Raising older workers' participation rate may cause some stresses, however. Younger workers, particularly in a time of high unemployment, may feel that this is depriving them of jobs, or the opportunity of moving up the career ladder. Mr. Llewellyn thinks it is bad thinking on several levels. First, he says, young people should be pleased to see older people working because they are continuing to pay taxes and are not drawing from their pensions. Secondly, the idea that older workers would deprive younger workers of jobs is a fallacy according to Mr. Llewellyn, except in the very short term: "Supply creates its own demand. If it weren't true, then all the countries that have had a growing population would have seen unemployment rise continually." But many people think they should focus instead on the point that no-one is riding on the back of others. "I think we will get back to the concept of retirement and productivity" says US Author, Columnist and Actuary Steve Vernon, "where you are working, productive and contributing to society in some way, shape or form as long as you can." On older workers' productivity, John Llewellyn says that it is often assumed that productivity declines with age: "There are two reasons to question this. First, whilst some cognitive abilities do decline with age, others improve with experience. Secondly, the cognitive consequences of ageing can apparently be offset in significant part by appropriate training or re-training."
I think we will get back to the concept of retirement and productivity where you are working, productive and contributing to society in some way, shape or form as long as you can.
Corporate gains but risks too
Quantifying the impact of wealthy older workers on GDP is probably impossible. But they will have a visible, if immeasurable, impact on the corporate scene.
Corporate attitudes toward ageing are complex, and will continue to evolve over time. There are gains to be had here - in terms of a greater active pool of board members, and the ability to retain a 'corporate memory' of how to deal with events such as recessions. But there are risks too in remaining within a corporate structure - if the de facto age for stepping down from board appointments becomes 75 or even 80, then many will not be able to stay the course. These tensions may become particularly difficult to handle in private, family-run firms. So even if automatic retirement ends, the need for an exit strategy for senior older workers remains. As entrepreneur Gordon Gibb puts it, "I think the hardest demon to wrestle with, if you are a key person in a business, is accepting when it’s the right time for you to go."
The hardest demon to wrestle with...is accepting when it's the right time for you to go.
Succession issues become more complex
If wealthy individuals work longer, then, in overall financial terms, their families should gain. But continued work is by no means a panacea for the problems associated with wealth transfer within families.

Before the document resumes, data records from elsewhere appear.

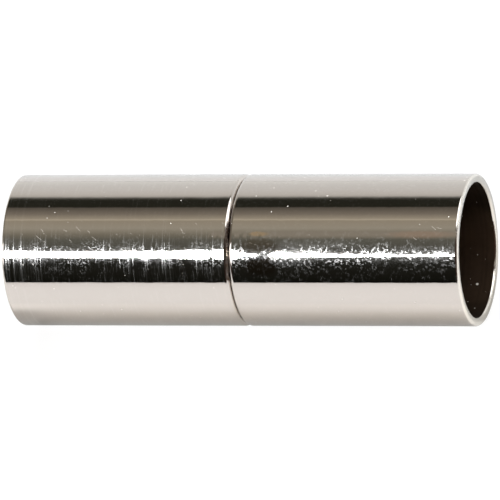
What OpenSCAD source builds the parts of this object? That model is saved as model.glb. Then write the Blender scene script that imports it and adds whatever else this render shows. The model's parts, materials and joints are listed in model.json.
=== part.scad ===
// Round magnetic clasp for a glued cord, closed and lying on its side.
// Millimetres, +Z up. The axis runs along X at half the clasp's height, the seam
// between the two halves is at X = 0, and the origin is on the surface below it.

/* [Cord] */
// Diameter of the cord that is glued into each end
cord_d = 6; // [3:0.5:10]
// Room for glue round the cord, on the radius
cord_fit = 0.1; // [0.05:0.01:0.3]
// Depth of the socket that takes the cord
socket_l = 8; // [4:0.5:14]
// Radius in the corner of the socket's floor
socket_corner_r = 0.2; // [0.05:0.05:0.5]

/* [Barrels] */
// Thickness of the wall round the socket
wall_t = 0.4; // [0.3:0.05:1.2]
// Thickness of the web between the socket and the deep magnet pocket
web_t = 0.65; // [0.3:0.05:2]
// Width of the rim round the magnet at the seam
seam_rim_w = 0.95; // [0.5:0.05:1.2]
// Radius of the outer edge at the open end
mouth_round = 0.13; // [0.05:0.01:0.15]
// Radius of the outer edge at the seam
seam_round = 0.2; // [0.05:0.01:0.3]
// Edge break inside the open end
mouth_break = 0.1; // [0.05:0.01:0.12]
// Lead-in round the mouth of the magnet pocket
pocket_break = 0.1; // [0.05:0.01:0.15]

/* [Magnets] */
// Thickness of each magnet
magnet_t = 2; // [1.5:0.25:4]
// Gap round each magnet in its pocket, on the radius
magnet_fit = 0.05; // [0.02:0.01:0.15]
// Radius of the magnets' edges
magnet_round = 0.15; // [0.05:0.01:0.3]

/* [Seam] */
// How far the left magnet stands past the seam, into the right barrel
plug_l = 0.3; // [0.1:0.05:0.8]
// Gap that the closed magnets leave between the two rims
seam_gap = 0.02; // [0.02:0.01:0.2]

/* [Hidden] */
$fn = 96;

// How far a cutting shape runs past the face that it opens
overrun = 0.5;

socket_r = cord_d / 2 + cord_fit;
barrel_r = socket_r + wall_t;
pocket_r = barrel_r - seam_rim_w;
magnet_r = pocket_r - magnet_fit;

// The magnets meet at X = plug_l, so one pocket is deeper than the other.
deep_pocket_l = magnet_t + plug_l - seam_gap / 2;
shallow_pocket_l = magnet_t - plug_l - seam_gap / 2;
barrel_l = socket_l + web_t + deep_pocket_l;

PLATED = [0.80, 0.77, 0.73];
NICKEL = [0.66, 0.66, 0.65];

// What rounding takes off a corner: the corner is at the origin, its material at -X and -Y.
module rounding(r) {
    difference() {
        translate([-r, -r]) square(r + overrun);
        translate([-r, -r]) circle(r);
    }
}

// Outline of a hole of radius r and depth l that opens downwards at Y = 0, with a round corner
// at its floor and a 45 degree edge break at its mouth.
module hole_profile(r, l, corner_r, edge_break) {
    difference() {
        translate([0, -overrun]) square([r, l + overrun]);
        translate([r, l]) rounding(corner_r);
    }
    polygon([[0, -overrun], [r + edge_break + overrun, -overrun], [r, edge_break], [0, edge_break]]);
}

// Half section of a barrel: radius along X, the open end at Y = 0, the seam at Y = barrel_l.
module barrel_profile(pocket_l) {
    difference() {
        square([barrel_r, barrel_l]);
        translate([barrel_r, 0]) mirror([0, 1]) rounding(mouth_round);
        translate([barrel_r, barrel_l]) rounding(seam_round);
        hole_profile(socket_r, socket_l, socket_corner_r, mouth_break);
        translate([0, barrel_l]) mirror([0, 1])
            hole_profile(pocket_r, pocket_l, magnet_round, pocket_break);
    }
}

// One half's tube, turned about X, with its seam face at the origin and its open end at -X.
module barrel(pocket_l) {
    color(PLATED) rotate([0, 90, 0]) translate([0, 0, -barrel_l])
        rotate_extrude() barrel_profile(pocket_l);
}

// A round magnet along X, with its left face at the origin.
module magnet() {
    color(NICKEL) rotate([0, 90, 0]) rotate_extrude() difference() {
        square([magnet_r, magnet_t]);
        translate([magnet_r, 0]) mirror([0, 1]) rounding(magnet_round);
        translate([magnet_r, magnet_t]) rounding(magnet_round);
    }
}

module left_barrel() {
    translate([-seam_gap / 2, 0, barrel_r]) barrel(shallow_pocket_l);
}

module right_barrel() {
    translate([seam_gap / 2, 0, barrel_r]) mirror([1, 0, 0]) barrel(deep_pocket_l);
}

module left_magnet() {
    translate([plug_l - magnet_t, 0, barrel_r]) magnet();
}

module right_magnet() {
    translate([plug_l, 0, barrel_r]) magnet();
}

left_barrel();
right_barrel();
left_magnet();
right_magnet();
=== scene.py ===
"""A round magnetic clasp for a glued cord, closed and lying on a pale surface.

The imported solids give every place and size. This file gives them their finish: turned and
rounded shells for the two barrels and the two magnets, plating with its scratches and specks,
and the studio that the plating mirrors.
"""

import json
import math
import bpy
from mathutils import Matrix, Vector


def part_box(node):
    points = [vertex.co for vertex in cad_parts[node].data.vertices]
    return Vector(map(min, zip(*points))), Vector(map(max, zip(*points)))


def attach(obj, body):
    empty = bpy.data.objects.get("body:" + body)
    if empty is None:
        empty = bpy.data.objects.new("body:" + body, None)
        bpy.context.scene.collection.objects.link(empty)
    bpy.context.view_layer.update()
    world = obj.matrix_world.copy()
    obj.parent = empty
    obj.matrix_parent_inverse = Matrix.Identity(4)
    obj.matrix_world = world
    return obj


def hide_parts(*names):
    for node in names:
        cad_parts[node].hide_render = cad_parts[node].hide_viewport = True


bl_info = {
    "name": "Magnetic Clasp",
    "version": (1, 0, 0),
    "blender": (4, 5, 0),
    "location": "3D View > Sidebar > Clasp",
    "description": "Dresses the solids of a round magnetic clasp and sets its studio",
    "category": "Object",
}

from collections import namedtuple
from functools import reduce

import bmesh
import bpy
from bpy.props import FloatProperty, FloatVectorProperty, IntProperty, PointerProperty
from mathutils import Matrix, Vector

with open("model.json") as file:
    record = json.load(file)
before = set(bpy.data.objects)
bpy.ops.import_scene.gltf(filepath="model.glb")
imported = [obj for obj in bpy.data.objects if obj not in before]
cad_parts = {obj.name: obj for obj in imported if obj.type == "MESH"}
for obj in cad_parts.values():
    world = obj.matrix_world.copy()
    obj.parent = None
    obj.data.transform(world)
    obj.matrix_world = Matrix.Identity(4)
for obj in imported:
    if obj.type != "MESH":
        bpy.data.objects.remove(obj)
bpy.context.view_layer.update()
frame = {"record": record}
MM = 0.001

LEFT_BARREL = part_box("left_barrel")
RIGHT_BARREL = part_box("right_barrel")
LEFT_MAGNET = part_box("left_magnet")
RIGHT_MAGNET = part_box("right_magnet")
SOCKETS = {mount["name"]: mount for mount in frame["record"]["mounts"]}

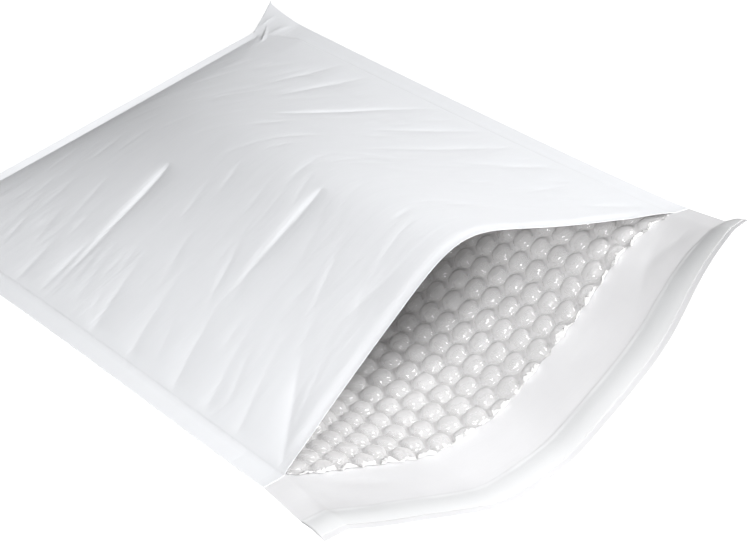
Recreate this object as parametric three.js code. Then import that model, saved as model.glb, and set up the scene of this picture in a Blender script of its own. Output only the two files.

It is possible to argue that, if an individual is confident that they will be able to work during their 70s and 80s, then they will not feel obliged to accumulate so much during the 'core period' of their working life. But, in practice, an individual's worries about their health, together with financial and other uncertainties, means the rate of accumulation is unlikely to be scaled back.
But it is likely that attitudes toward transferring wealth - rather than simply accumulating wealth - will be changed by individuals working longer and later. One obvious question is whether there will be an increasing move away from transferring the bulk of your wealth at death. A simple example suggests why this is so. If you die at 70, the average age of the next generation might be perhaps 40 - a time in their lives when they are likely to have pressing spending needs, but not necessarily the resources to meet them. In other words, they might be seen as a worthy target for inheritance. But, if an individual dies at 90, then the average age of the next generation might be perhaps 60 - a time when they are likely to be financially more secure and, perhaps, have lower expenditures.
This may, perhaps, encourage the use of family trusts or similar arrangements amongst more segments of the wealthy population. But it may also encourage more profound thinking about what exactly inheritance is for.
Government: a wolf in the wings?
Government attitudes toward the working wealthy are worth keeping under review.
On the one hand, governments will benefit directly from increased taxes from the wealthy, if they continue to work, and there will also be some indirect benefits to the economy from their extended presence in the labour force, as outlined earlier.
On the other hand, with many governments facing large budget deficits in the coming years, the pressure to find additional sources of revenue may become intense. With less well-off sections of the population particularly impacted by government spending cuts, governments are likely to come under pressure to target wealthier sections of the population too. Tax relief may be an early casualty of this - note the quick recent reversal of the new UK government's plans to reduce inheritance tax thresholds.
"Gulliver's Travels" - a cautionary tale
A well-known 18th century piece of fiction provides a good example of older people being seen as a liability (or, at best, a source of funds) rather than as a resource.
After cutting himself free of the Lilliputians, Jonathan Swift's Gulliver then travelled on to other strange lands. He was particularly struck by the fate of the Struldbrugs, who lived forever. To his surprise, they were not to be envied. At 40, they were already difficult creatures, with their envy directed "at the vices of the younger sort and the deaths of the old." At the age of 80, they were looked on as "dead-in-law" and were stripped of all wealth, with their heirs succeeding their estates. They then became dependent on a small handout from the state.
Readers of the work have tended to focus on the miserable - and indefinite - mental state of the Struldbrugs. But Swift also repeatedly makes an economic point: The long-lived, if permitted to accumulate wealth indefinitely, could become "proprietors of the whole nation" and this "must end in the ruin of the public" - hence, the desire to deprive the Struldbrugs of all wealth.
We, unlike the Struldbrugs, will not live forever, so any extra accumulation of wealth will be limited. But it may be noticeable, particularly since the accumulators are more likely to be in the public eye than previously; to be working rather than on the golf course. So all of this begs the question whether they will become targets of those concerned with a continuing concentration of wealth - pursued either by their families, or by governments seeking sources of additional revenue?